Problem to solve:
Can you restate the lines of the entries below, word for word, from the first one through the line that includes "at the middle."?

Working data:

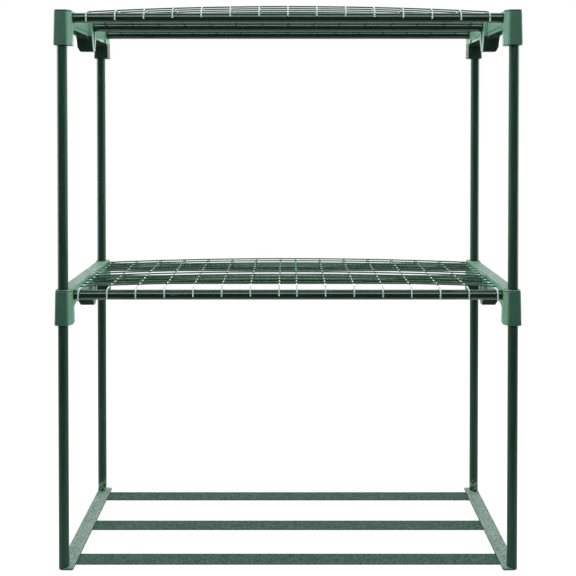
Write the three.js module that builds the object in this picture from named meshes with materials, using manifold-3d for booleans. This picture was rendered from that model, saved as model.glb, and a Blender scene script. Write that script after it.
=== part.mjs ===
// A two-tier plant growing rack. Tube legs and shelf bars push into moulded side rails, a welded
// wire shelf hooks over the bars of each tier, and the legs stand on a flat base frame.
// Millimetres, +Z up, +X to the right, the front at -Y, the origin on the floor at the middle.

import * as THREE from "three";
import { mergeVertices } from "three/addons/utils/BufferGeometryUtils.js";
import Module from "manifold-3d";

// Overall layout, measured between leg axes and up from the floor
const LEG_SPAN_X = 862;
const LEG_SPAN_Y = 268;
const UPPER_TIER_TOP = 1070; // flat top of the upper side rails
const LOWER_TIER_TOP = 537; // flat top of the lower side rails

// Tubes: the legs and the shelf bars are cut from the same tube
const TUBE_OD = 19;
const TUBE_WALL = 1;

// Clearances
const FIT_GAP = 0.3; // between a piece and what it seats in or stands on
const CUT_OVERRUN = 2; // how far a cutting tool runs past a face

// Side rail: an inverted channel with a raised lip along its inner edge
const RAIL_OUTER = 9.5; // leg axis to the outer face
const RAIL_INNER = 16; // leg axis to the inner face
const RAIL_HEIGHT = 34;
const RAIL_WALL = 2.5;
const RAIL_STEP_DROP = 26.5; // top to the step line on the inner face
const RAIL_STEP_DEPTH = 1;
const RAIL_LIP_WIDTH = 2;
const RAIL_LIP_HEIGHT = 1.2;

// Corner socket: a tapered block round the leg, with a boss behind it that takes the bar
const BLOCK_REACH = 12.5; // leg axis to the outer and front faces, and to the front face's inner edge
const BLOCK_BACK = 11.5; // leg axis to the face towards the middle of the rail
const BLOCK_OUTER_CORNER = 6;
const BLOCK_INNER_CORNER = 2.5;
const NOSE_REACH = 19.5; // leg axis to the nose, where the slanted inner face ends
const NOSE_FRONT = 2.5;
const NOSE_CORNER = 1.5;
const BOSS_REACH = 17.5; // leg axis to the face that the bar enters
const BOSS_BACK = 23.5;
const BOSS_TOP_DROP = 0.3;
const BOSS_GUSSET = 11; // radius of the hollow under the boss
const SOCKET_FLARE = 1.2; // how much wider each side of the block is at the bottom
const SOCKET_HEIGHT = 67;
const SOCKET_TOP_WEB = 3; // closes the upper tier's sockets
const SOCKET_STOP_WEB = 3; // parts the two legs in the lower tier's sockets
const BAR_INSET = 10; // leg axis to the outer bar's axis, towards the middle of the rail
const BAR_DROP = 13; // rail top to the bar's axis
const BAR_SEAT_WALL = 1.5; // between the leg's bore and the bar's seat

// Middle socket: tapers downwards below the rail, with a slot under the bar
const MIDDLE_REACH = 23; // leg axis to the socket's inner face
const MIDDLE_TOP_HALF = 17;
const MIDDLE_TIP_HALF = 7;
const MIDDLE_HEIGHT = 65;
const MIDDLE_GUSSET = 12; // radius of the hollows on both sides, under the rail
const MIDDLE_CHAMFER_WIDTH = 4.5; // on the outer bottom edge
const MIDDLE_CHAMFER_HEIGHT = 9;
const SLOT_TOP_HALF = 6;
const SLOT_TIP_HALF = 0.8;
const SLOT_TIP_RISE = 4; // between the slot's tip and the socket's bottom

// Wire shelf: cross wires hook over the front and rear bars, long wires lie on them
const WIRE = 2.8;
const WELD_SINK = 0.4; // how far a long wire is sunk into the cross wires
const LONG_WIRE_COUNT = 11;
const LONG_WIRE_INSET = 11.5; // outer bar's axis to the outermost long wire
const LONG_WIRE_OVERHANG = 3; // past the end cross wires
const HOOK_DROP = 21; // top of a cross wire to the end of its hook
const SHELVES = {
  // endInset is from the leg axis to the end cross wire, and centreGap parts the middle two wires
  // where their number is even
  lower: { crossWireCount: 16, centreGap: 34, endInset: 29, bow: 8 },
  upper: { crossWireCount: 15, endInset: 46, bow: 10 },
};

// Base frame: a shallow moulded rail under each pair of legs and three flats between them. A leg
// stands on a thin sole, in a pocket that is open to the front and to the outside.
const BASE_OUTER = 9.5; // leg axis to the outer edge and to each end
const BASE_INNER = 20; // leg axis to the inner edge
const BASE_INNER_CORNER = 6;
const BASE_HEIGHT = 3.6;
const BASE_WALL = 1.8; // also the sole under each leg
const PEG_HEIGHT = 25;
const PEG_WALL = 2;
const FLAT_WIDTH = 32;
const FLAT_THICKNESS = 1.5;
const FLAT_INSET = 23; // leg axis to the middle of the front and rear flats
const FLAT_END = 8; // leg axis to the flat's end, towards the middle of the rack
const STUD_DIAMETER = 5;

// Facets
const TUBE_SIDES = 16;
const CORNER_STEPS = 4;
const BEND_POINTS = 3;
const BOW_STEPS = 8;

// Worked out from the sizes above
const LEG_X = LEG_SPAN_X / 2;
const LEG_Y = LEG_SPAN_Y / 2;
const TUBE_RADIUS = TUBE_OD / 2;
const BORE_RADIUS = TUBE_RADIUS + FIT_GAP;
const BAR_SEAT = BORE_RADIUS + BAR_SEAT_WALL; // leg axis to the end of the bar's socket
const BAR_Y = LEG_Y - BAR_INSET;
const BAR_ROWS = [
  ["front", -BAR_Y],
  ["middle", 0],
  ["rear", BAR_Y],
];
const LEG_ROWS = [
  ["front", -LEG_Y],
  ["rear", LEG_Y],
];
const TIERS = {
  lower: { top: LOWER_TIER_TOP, openTop: true, shelf: SHELVES.lower },
  upper: { top: UPPER_TIER_TOP, openTop: false, shelf: SHELVES.upper },
};

// Finishes
const FINISHES = {
  moulded: { color: 0x3d6b55, roughness: 0.45, metalness: 0 },
  tube: { color: 0x1f3d2e, roughness: 0.3, metalness: 0.2 },
  wire: { color: 0x7fa890, roughness: 0.35, metalness: 0.2 },
  flat: { color: 0x4b6c5d, roughness: 0.5, metalness: 0.2 },
};

const wasm = await Module();
wasm.setup();

// A closed geometry as a solid that can be joined and cut
function toSolid(geometry) {
  const bare = geometry.clone();
  bare.deleteAttribute("normal");
  bare.deleteAttribute("uv");
  const merged = mergeVertices(bare);
  return new wasm.Manifold(
    new wasm.Mesh({
      numProp: 3,
      vertProperties: new Float32Array(merged.attributes.position.array),
      triVerts: new Uint32Array(merged.index.array),
    }),
  );
}

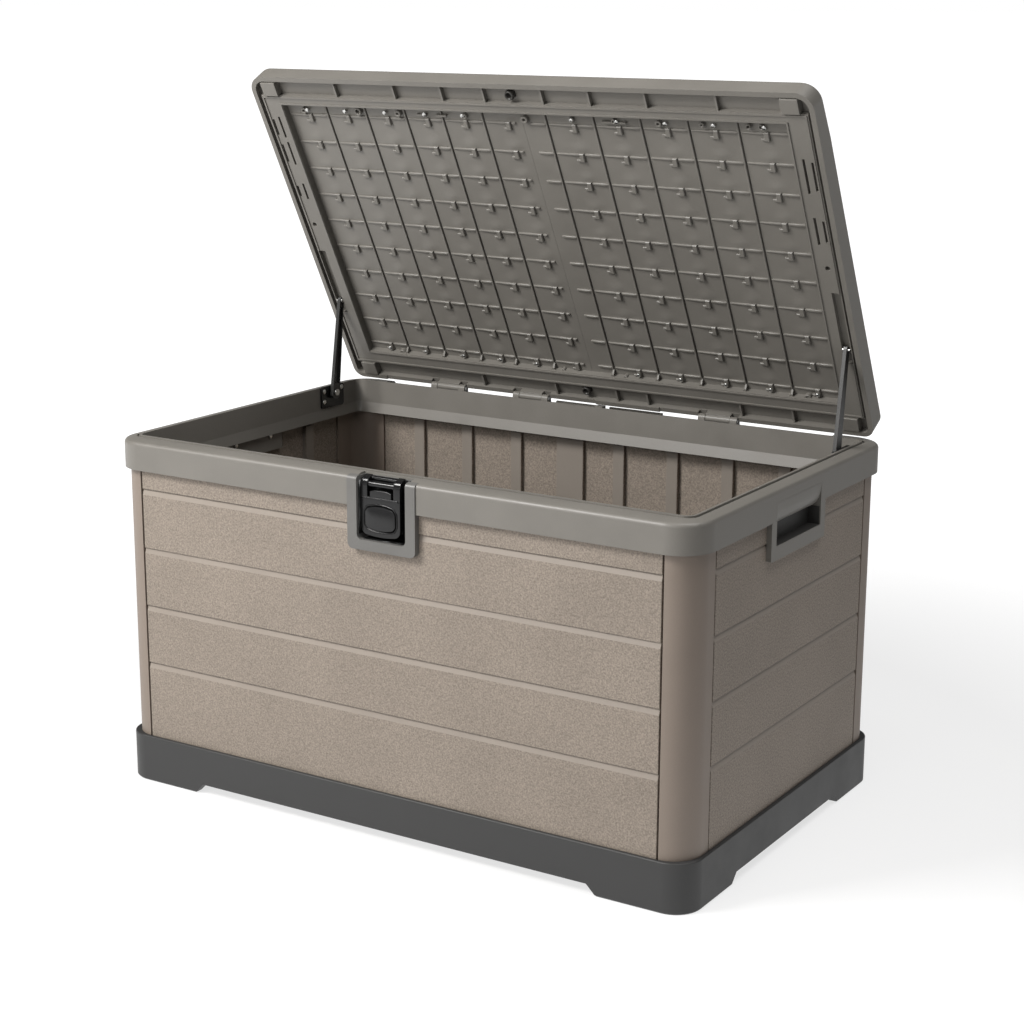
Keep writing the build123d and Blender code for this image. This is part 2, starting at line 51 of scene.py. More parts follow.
# ---- materials ----------------------------------------------------------------------------
class Shader:
    """A Principled material with object coordinates and a few node helpers."""

    def __init__(self, name, rough=0.5, specular=0.5, metallic=0.0, coat=0.0):
        self.mat = bpy.data.materials.new(name)
        self.mat.use_nodes = True
        self.tree = self.mat.node_tree
        self.bsdf = self.tree.nodes["Principled BSDF"]
        self.bsdf.inputs["Roughness"].default_value = rough
        self.bsdf.inputs["Specular IOR Level"].default_value = specular
        self.bsdf.inputs["Metallic"].default_value = metallic
        self.bsdf.inputs["Coat Weight"].default_value = coat
        self.coords = self.tree.nodes.new("ShaderNodeTexCoord").outputs["Object"]
        self.heights = []

    def link(self, a, b):
        self.tree.links.new(a, b)

    def stretched(self, scale):
        node = self.tree.nodes.new("ShaderNodeMapping")
        node.inputs["Scale"].default_value = scale
        self.link(self.coords, node.inputs["Vector"])
        return node.outputs["Vector"]

    def noise(self, scale, detail=2.0, rough=0.5, vector=None, distortion=0.0):
        node = self.tree.nodes.new("ShaderNodeTexNoise")
        node.inputs["Scale"].default_value = scale
        node.inputs["Detail"].default_value = detail
        node.inputs["Roughness"].default_value = rough
        node.inputs["Distortion"].default_value = distortion
        self.link(vector or self.coords, node.inputs["Vector"])
        return node.outputs["Fac"]

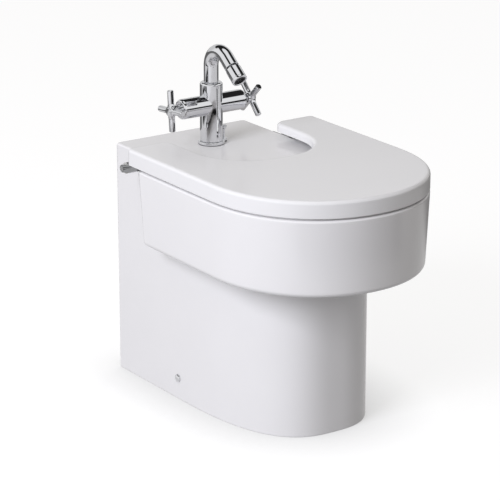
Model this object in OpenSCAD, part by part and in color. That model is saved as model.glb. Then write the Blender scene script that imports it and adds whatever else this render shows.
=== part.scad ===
// Back-to-wall bidet with a wrap-round lid, a cross-handle mixer and a pop-up waste.
// The origin is on the floor in the middle, the front faces -Y and +Z is up.

/* [Ceramic body] */
// Height of the rim and the tap deck above the floor
rim_h = 400; // [370:1:430]
// Depth from the wall to the front of the drum
body_depth = 570; // [550:1:600]
// Width of the drum and the lid
drum_w = 370; // [350:1:400]
// Width of the rear block and the pedestal
block_w = 260; // [240:1:276]
// Distance from the wall to the drum's rear end
drum_rear = 155; // [150:1:165]
// Distance from the wall to where the drum's straight sides end
drum_side = 370; // [350:1:390]
// Height of the drum's wall
drum_h = 130; // [120:1:140]
// Draft of the drum's wall, top to bottom
drum_taper = 5; // [2:0.5:9]
// Rounding of the drum's lower edge
drum_edge = 9; // [5:1:12]
// Rounding of the rim's and the deck's outer edge
rim_edge = 4; // [2:0.5:6]
// Rounding of the drum's upright rear corners
drum_corner = 9; // [5:1:14]
// Squareness of the drum's front, 2 is an ellipse
drum_pow = 2.12; // [2:0.02:2.4]
// Distance from the wall to where the pedestal's straight sides end
foot_side = 185; // [175:1:220]
// Distance from the wall to the pedestal's front
foot_front = 452; // [430:1:470]
// Squareness of the pedestal's front
foot_pow = 2.78; // [2.4:0.02:3.2]
// Thickness of the ceramic walls
wall = 13; // [11:0.5:15]
// Thickness of the deck and the rim
deck_t = 15; // [12:0.5:18]
// Width of the service opening in the back
service_w = 180; // [140:1:190]
// Height of the service opening in the back
service_h = 290; // [200:1:300]

/* [Basin] */
// Distance from the wall to the basin's rear edge
basin_rear = 312; // [310:1:316]
// Distance from the wall to the basin's front edge
basin_front = 540; // [532:1:543]
// Width of the basin at the rim
basin_w = 296; // [280:1:304]
// Depth of the basin under the rim
basin_depth = 118; // [110:1:118]
// Squareness of the basin's outline
basin_pow = 2.5; // [2.2:0.05:3]
// Share of the outline that the basin's floor keeps
floor_share = 0.33; // [0.3:0.01:0.36]
// Fullness of the basin's side walls
bowl_pow = 2.4; // [2:0.1:3]
// Thickness of the bowl
bowl_t = 11; // [9:0.5:12]
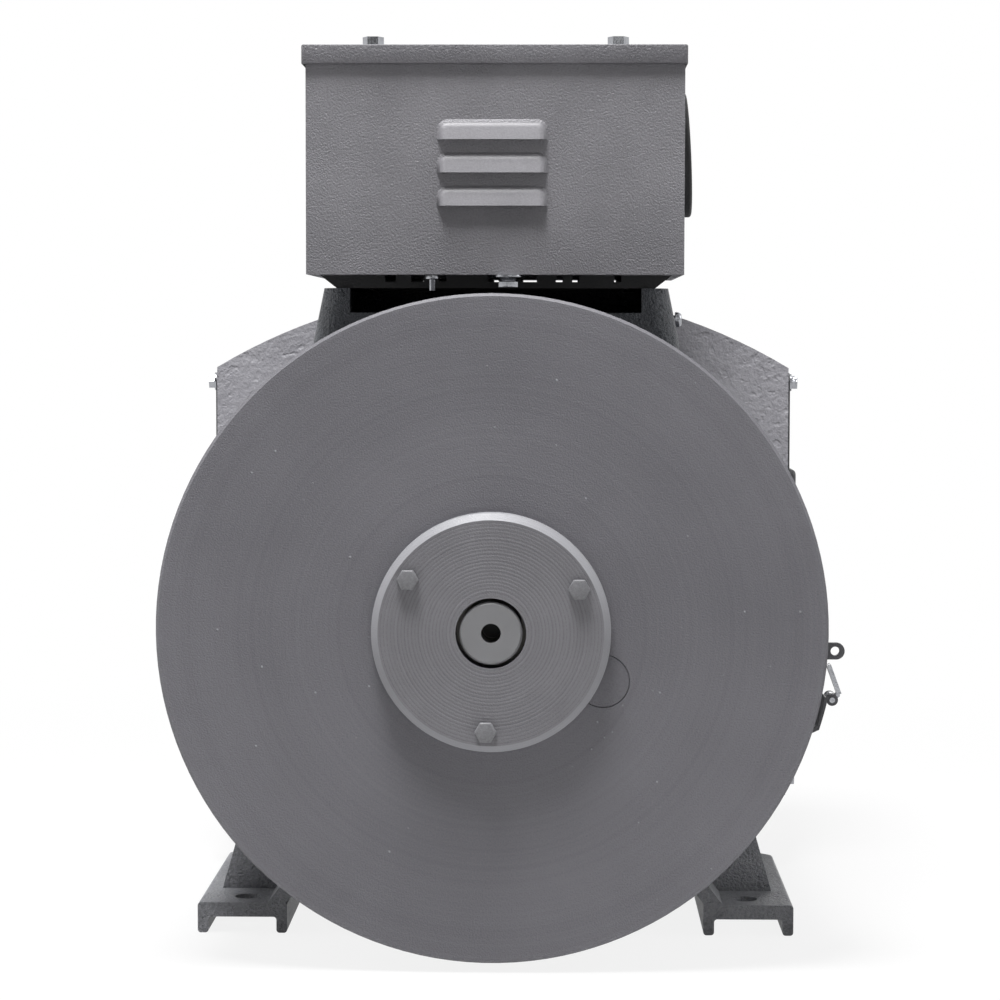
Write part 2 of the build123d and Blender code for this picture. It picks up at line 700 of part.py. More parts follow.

Output for this exercise:
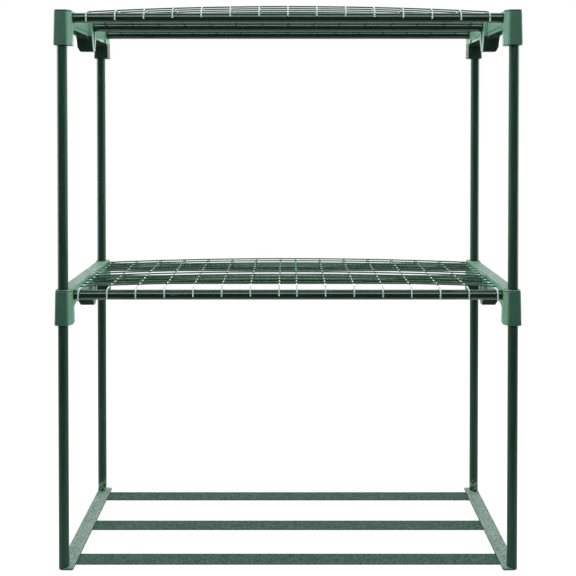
Write the three.js module that builds the object in this picture from named meshes with materials, using manifold-3d for booleans. This picture was rendered from that model, saved as model.glb, and a Blender scene script. Write that script after it.
=== part.mjs ===
// A two-tier plant growing rack. Tube legs and shelf bars push into moulded side rails, a welded
// wire shelf hooks over the bars of each tier, and the legs stand on a flat base frame.
// Millimetres, +Z up, +X to the right, the front at -Y, the origin on the floor at the middle.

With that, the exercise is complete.